··· DATA EXCERPT
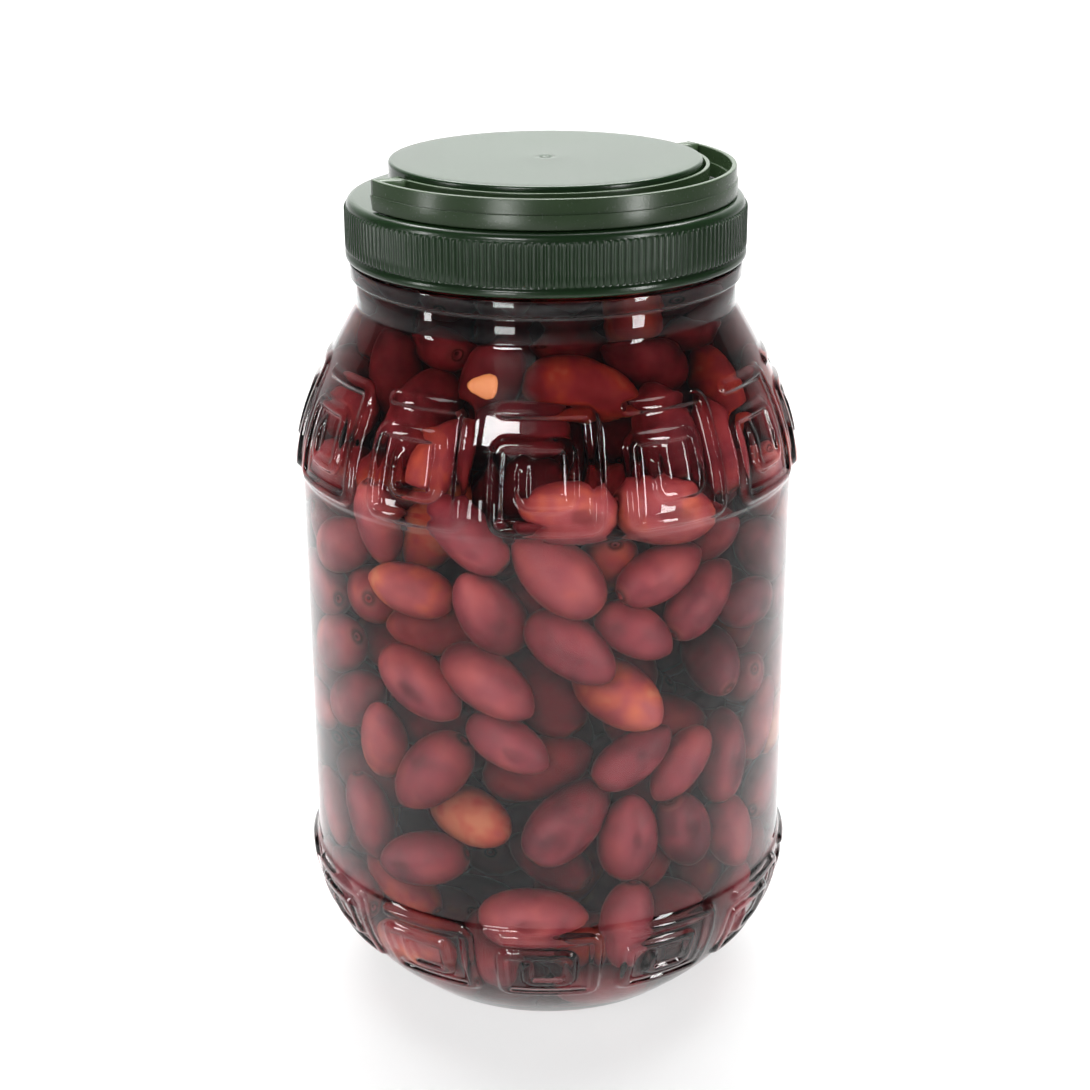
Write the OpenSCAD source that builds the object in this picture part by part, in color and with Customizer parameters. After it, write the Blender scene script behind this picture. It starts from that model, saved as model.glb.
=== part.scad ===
// Wide-mouth clear jar of olives in brine, with a ribbed screw lid and a fold-down carrying handle.
// Millimetres, +Z up. The origin is the middle of the foot, and the front is towards -Y.

/* [Jar] */
// Diameter of the straight side
body_d = 146; // [110:1:200]
// Height from the foot to the rim
jar_h = 244; // [200:1:320]
// Thickness of the clear wall
wall = 1.3; // [1:0.1:2]
// Diameter of the flat ring that the jar stands on
foot_d = 88; // [60:1:96]
// Width of that flat ring
foot_w = 5; // [2:0.5:8]
// How far the middle of the base is pushed up
base_rise = 6; // [2:0.5:12]
// Height of the lower relief band, from the foot
lower_band_h = 46.4; // [30:0.2:60]
// Height of the upper relief band, from the straight side to the neck
upper_band_h = 51; // [40:0.5:65]

/* [Relief] */
// How far the relief bands stand out from the straight side
band_out = 2; // [1.6:0.1:4]
// Height of the raised pattern
relief = 1.4; // [0.6:0.1:1.5]
// Number of square spirals around each band
motif_count = 12; // [8:1:16]
// Share of the circumference that the spirals fill
motif_fill = 0.85; // [0.7:0.01:0.9]
// Width of the pattern's raised line, as a share of a spiral's width
line_share = 0.14; // [0.08:0.01:0.16]

/* [Neck] */
// Diameter of the neck
neck_d = 110.8; // [90:0.1:116]
// Height of the neck, from the shoulder to the rim
neck_h = 28.8; // [24:0.1:36]
// How far the ring under the lid stands out from the neck
ring_out = 1.7; // [0.5:0.1:2.4]
// Height of that ring
ring_h = 4.4; // [2:0.1:6]
// Free space between the brine and the rim
headspace = 8; // [4:1:20]

/* [Lid] */
// Play between the neck and the inside of the lid's skirt
lid_play = 0.7; // [0.3:0.1:1.5]
// Wall of the lid
lid_wall = 1.6; // [1.2:0.1:2.4]
// Height of the skirt, from its lower edge to the flat shoulder
skirt_h = 17.3; // [14:0.1:20]
// Height of the plain bead along the skirt's lower edge
bead_h = 3; // [2:0.1:5]
// Number of grip ribs
rib_count = 180; // [90:1:200]
// Depth of a grip rib
rib_depth = 0.7; // [0.3:0.05:0.8]
// Height of the raised top above the shoulder
top_h = 10.2; // [9.5:0.1:14]

/* [Handle] */
// How far the folded handle lies in from the lid's edge
handle_inset = 3; // [2.4:0.1:6]
// Height of the handle's band
handle_h = 8.4; // [6:0.1:9]
// Thickness of the band
band_t = 1.9; // [1.4:0.1:3]
// Step in the band at half its height
band_step = 0.4; // [0.2:0.05:0.6]
// Width of the slot between the band and the inner strap
slot_w = 5.8; // [4.5:0.1:8]
// Thickness of the inner strap
strap_t = 1.2; // [0.8:0.1:2]
// Gap between the raised top and the strap
strap_gap = 0.8; // [0.5:0.1:1.2]
// Gap between the folded handle and the shoulder
seat_gap = 0.3; // [0.2:0.05:0.5]
// Direction of the handle's axis, turned from +X
axis_turn = 33; // [0:1:90]
// Diameter of a pivot pin
pin_d = 4; // [3:0.1:5]
// Length of a pivot pin
pin_len = 4.6; // [3.5:0.1:6]
// Radial play of a pin in its bore
pin_play = 0.05; // [0.02:0.01:0.1]

/* [Hidden] */
$fn = 180;
eps = 0.01;

// Steps along each curved stretch of the jar's outline
curve_steps = 9;
// Play between the brine and the wall, so that the two solids do not overlap
fill_play = 0.1;
// Height over which a relief band drops to the straight side
drop_h = 2;
// Gap between the lid and the ring below it
ring_drop = 1;
// Radius of the rounded edge between the skirt and the shoulder
lid_round = 2.2;
// Radius of the raised top's rounded edge
top_round = 1;
// How far a rib's root stands clear of the skirt behind it
rib_proud = 0.05;
// Width and depth of the small dimple in the middle of the top
dimple_d = 4.4;
dimple_depth = 0.5;
// Shares of a relief band's height that its spirals leave free
lower_free = 0.42;
upper_free = 0.28;

body_r = body_d / 2;
foot_r = foot_d / 2;
band_r = body_r + band_out;
neck_r = neck_d / 2;
neck_z = jar_h - neck_h;
lower_top = lower_band_h - drop_h;
upper_foot = neck_z - upper_band_h;
upper_bottom = upper_foot + drop_h;

lid_in_r = neck_r + lid_play;
rib_root_r = lid_in_r + lid_wall - rib_depth / 2;
shoulder_z = jar_h + lid_wall;
skirt_z = shoulder_z - skirt_h;
rib_crest_r = rib_root_r + rib_proud + rib_depth;
top_z = shoulder_z + top_h;
ring_z = skirt_z - ring_drop - ring_h;

handle_r = rib_crest_r - handle_inset;
band_in_r = handle_r - band_t;
strap_out_r = band_in_r - band_step - slot_w;
strap_in_r = strap_out_r - strap_t;
top_r = strap_in_r - strap_gap;
handle_z = shoulder_z + seat_gap;
pivot_z = handle_z + handle_h / 2;
heel = handle_h / 2;

// ---- outline of the jar -------------------------------------------------------------------

// Share of the full swell, at a share t of the way from the widest place to the narrowest
function swell(t, sharp, full) = pow(1 - pow(t, sharp), full);

// Outer radius of the raised pattern in the lower band, at height z
function lower_r(z) =
    foot_r + (band_r - foot_r) * swell(max(0, (lower_top - z) / lower_top), 2, 0.8);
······
* [TASK OBJECTIVE]: Quote verbatim the opening lines of the listing above, ending with the line where "line_share = 0.14; // [0.08:0.01:0.16]" appears; include both endpoints and nothing more.

* [CORRECT RESULT]:
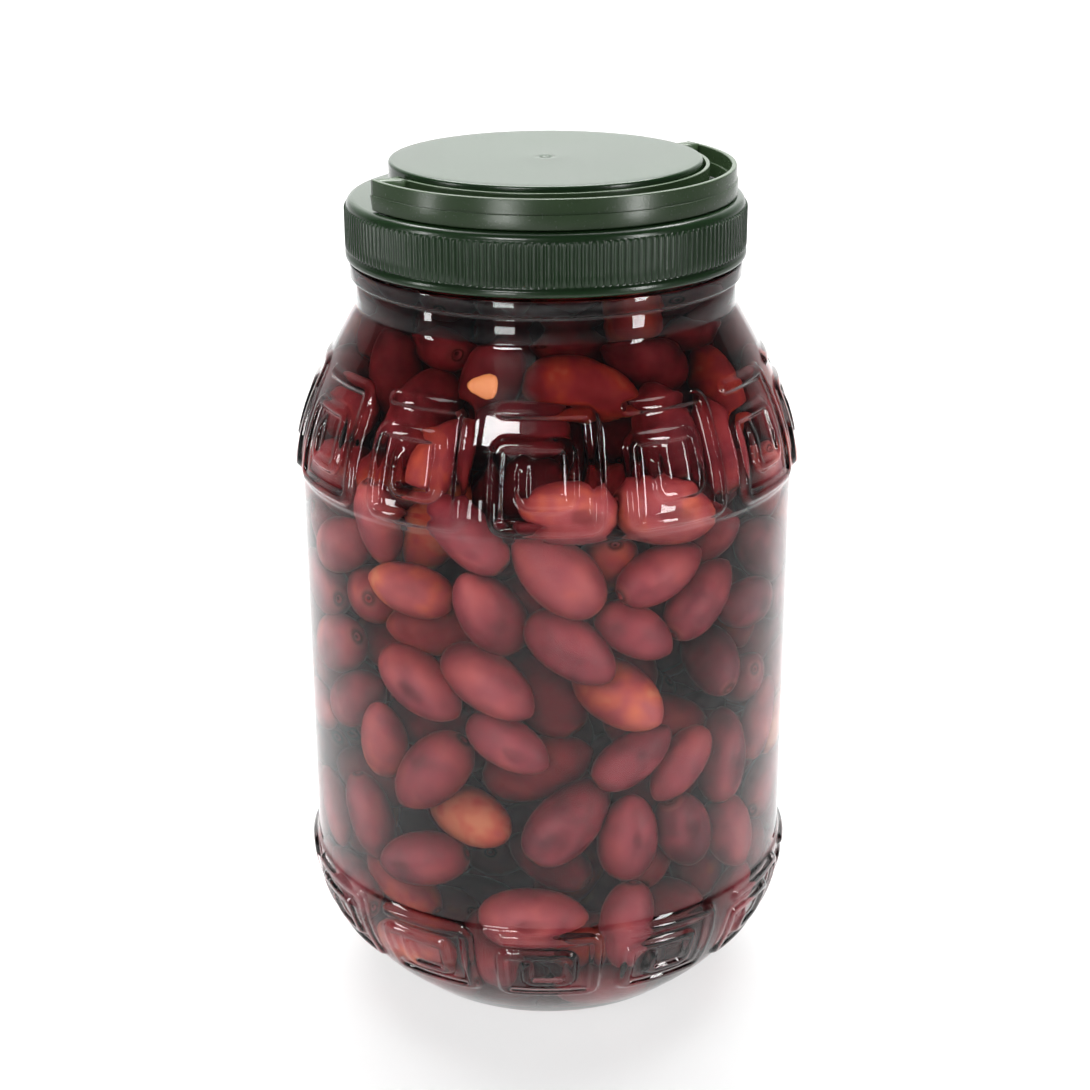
Write the OpenSCAD source that builds the object in this picture part by part, in color and with Customizer parameters. After it, write the Blender scene script behind this picture. It starts from that model, saved as model.glb.
=== part.scad ===
// Wide-mouth clear jar of olives in brine, with a ribbed screw lid and a fold-down carrying handle.
// Millimetres, +Z up. The origin is the middle of the foot, and the front is towards -Y.

/* [Jar] */
// Diameter of the straight side
body_d = 146; // [110:1:200]
// Height from the foot to the rim
jar_h = 244; // [200:1:320]
// Thickness of the clear wall
wall = 1.3; // [1:0.1:2]
// Diameter of the flat ring that the jar stands on
foot_d = 88; // [60:1:96]
// Width of that flat ring
foot_w = 5; // [2:0.5:8]
// How far the middle of the base is pushed up
base_rise = 6; // [2:0.5:12]
// Height of the lower relief band, from the foot
lower_band_h = 46.4; // [30:0.2:60]
// Height of the upper relief band, from the straight side to the neck
upper_band_h = 51; // [40:0.5:65]

/* [Relief] */
// How far the relief bands stand out from the straight side
band_out = 2; // [1.6:0.1:4]
// Height of the raised pattern
relief = 1.4; // [0.6:0.1:1.5]
// Number of square spirals around each band
motif_count = 12; // [8:1:16]
// Share of the circumference that the spirals fill
motif_fill = 0.85; // [0.7:0.01:0.9]
// Width of the pattern's raised line, as a share of a spiral's width
line_share = 0.14; // [0.08:0.01:0.16]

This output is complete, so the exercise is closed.